Recognizing both a threat and an opportunity, Stockton University is hoping to open a coastal resiliency institute at its new campus in Atlantic City.
“In addition to being a significant public policy issue, it is also a growth industry that Atlantic City is well-positioned to be involved in,” James Rutala, a consultant for the university, said at a forum hosted by Stockton earlier this week.
Diane D’Amico, a Stockton spokeswoman, stressed that creation of the institute is not a done deal.
“It has been proposed, but we do not have a definite plan for implementing it at this time,” she said. The New Jersey Economic Development Authority is funding a feasibility study for the project that is expected to be completed next month.
But if the university decides to move ahead, Rutala said a coastal resiliency “incubator” could be set up in existing space on Stockton’s Atlantic City campus as early as this fall while the university looks to construct a new building for a full-fledged institute.
Such an institute wouldn’t be the first of its kind in the state. Rutgers has a climate institute and Stockton already has a coastal research center.
But Rutala suggested Stockton — and Atlantic City — has an opportunity to do more. If the resort town can establish itself as a hub for climate change research and related industries, such as offshore wind, it could capture some of the enormous expenditures that confronting rising sea levels will require, he said.
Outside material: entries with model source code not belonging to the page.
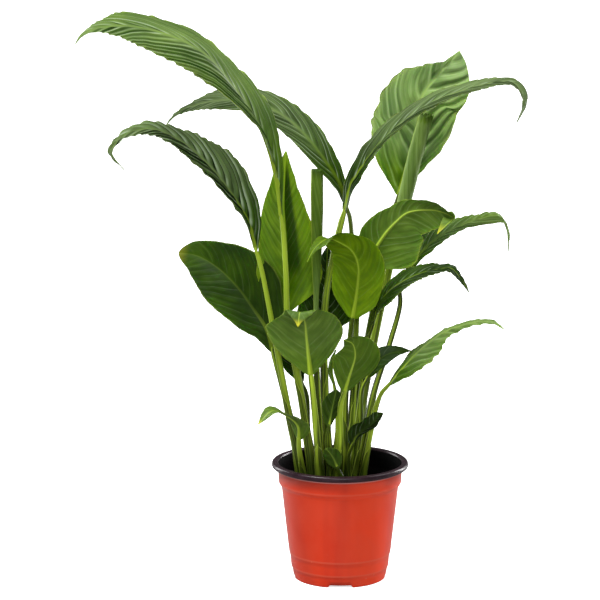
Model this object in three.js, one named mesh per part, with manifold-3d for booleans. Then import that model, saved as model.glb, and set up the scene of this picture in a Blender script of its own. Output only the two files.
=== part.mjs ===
// A peace lily growing in a plastic nursery pot.
// Millimetres, +Z up. The origin is the middle of the pot's underside, on the surface it stands on.
import * as THREE from "three";
import { mergeVertices } from "three/addons/utils/BufferGeometryUtils.js";
import Module from "manifold-3d";

const wasm = await Module();
wasm.setup();

const gap = 0.35;               // clearance between pieces that touch

// pot: a thin formed shell with a rolled rim, a collar, two shallow steps and a notched foot
const rimRadius = 65;           // outside of the rolled rim, 130 mm across
const potHeight = 113;
const rimDepth = 6;             // height of the rolled rim
const rimInnerRadius = 58.6;
const wall = 1.3;
const collarBottom = 93;
const collarRadius = 58.4;
const bodyTopRadius = 55.6;
const upperStepHeight = 25;
const upperStepRadius = 48.4;
const lowerStepHeight = 11.5;
const lowerStepRadius = 46.4;
const stepDepth = 1.2;          // how far each step comes in
const footRadius = 44;
const footInnerRadius = 36;
const padRadius = 14;           // flat pad in the middle of the underside
const arch = 3;                 // height of the raised ring between pad and foot
const potSegments = 36;

const notchCount = 4;
const notchWidth = 22;
const drainCount = 8;
const drainRadius = 4;
const drainCircle = 25;         // radius of the circle that the drain holes lie on
const drainSides = 12;

// soil
const soilTop = 85;
const soilEdgeDrop = 2;         // the surface falls a little towards the wall
const soilEdgeWidth = 8;

// plant
const bladeThickness = 1;
const bladeColumns = 4;         // quads across a blade, an even number so that the midrib is an edge
const bladeRowLength = 18;      // about this far from row to row, on blades and stalks
const stalkRowLength = 26;
const fewestRows = 6;
const mostRows = 12;
const stalkSides = 8;
const rise = 10;                // a stalk's first stretch, straight up out of the soil
const necking = 12;             // its last stretch, in line with the blade
const neckHalfWidth = 1.8;      // half width of a blade where it leaves its stalk
const tipHalfWidth = 0.7;

const green = { dark: 0x2c4a1c, mid: 0x3f6426, light: 0x64832e, stalk: 0x7b9a3c };

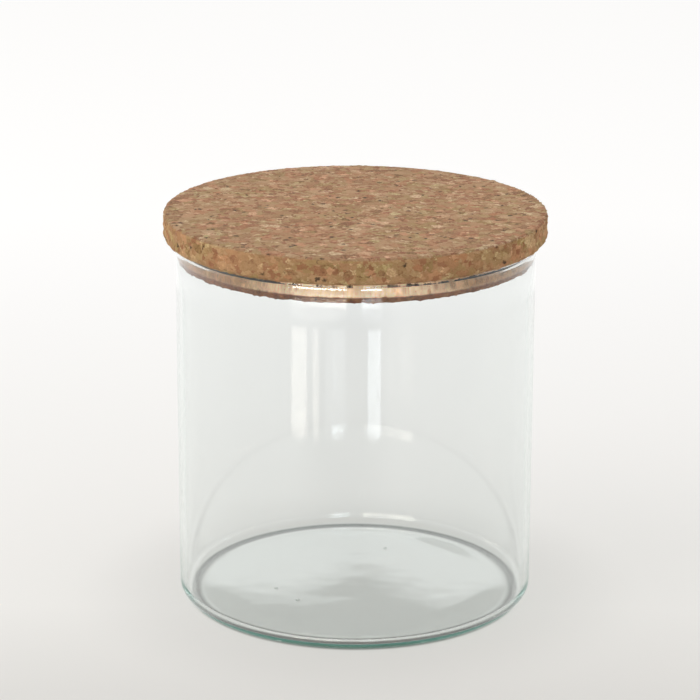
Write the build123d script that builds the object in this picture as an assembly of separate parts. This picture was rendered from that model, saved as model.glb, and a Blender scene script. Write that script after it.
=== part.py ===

Rutala pointed to a recent study from the Center for Climate Integrity, an environmental advocacy group, that said communities across the U.S. face $400 billion in costs over the next 20 years for coastal defenses like seawalls.
That includes $25 billion in New Jersey, according to the study.
Offshore wind, meanwhile, will generate an estimated $70 billion in spending in seven East Coast states by 2030, according to researchers at the University of Delaware.
Last month, the state Board of Public Utilities approved New Jersey’s first offshore wind farm 15 miles off the coast of Atlantic City.
Governments and nonprofits have funded research centers in other states similar to the one Stockton is considering. The University of North Carolina at Chapel Hill, for example, launched its Coastal Resilience Center of Excellence in 2015 with the help of a $20 million grant from the Department of Homeland Security.
New Jersey Department of Environmental Protection Commissioner Catherine McCabe, who also spoke at the Stockton forum this week, said the costs of bolstering New Jersey’s coastal protections could be “extraordinary.”
But just how bad coastal flooding becomes, she said, depends on the success of efforts to keep global warming to a minimum.
“I think we are very much looking at a situation in 40 years … where we could be walking around from ankle deep to knee deep,” she said, referring to the potential effects of sea level rise in Atlantic City. “But again, there are a lot of things that we can do.”
For this summer, at least, New Jersey’s beaches are better prepared than they were before Superstorm Sandy to handle a similar storm, said Stewart Farrell, director of the Stockton University Coastal Research Center.
That’s thanks to extensive beach widening, dune building and other storm risk mitigation projects up and down the shore, he said.
McCabe said the Shore is in excellent shape for the holiday weekend.
“The beaches are wide, the beaches are fully replenished, the beaches are clean, the water quality is good, and it should be a great Fourth of July time for everyone,” she said.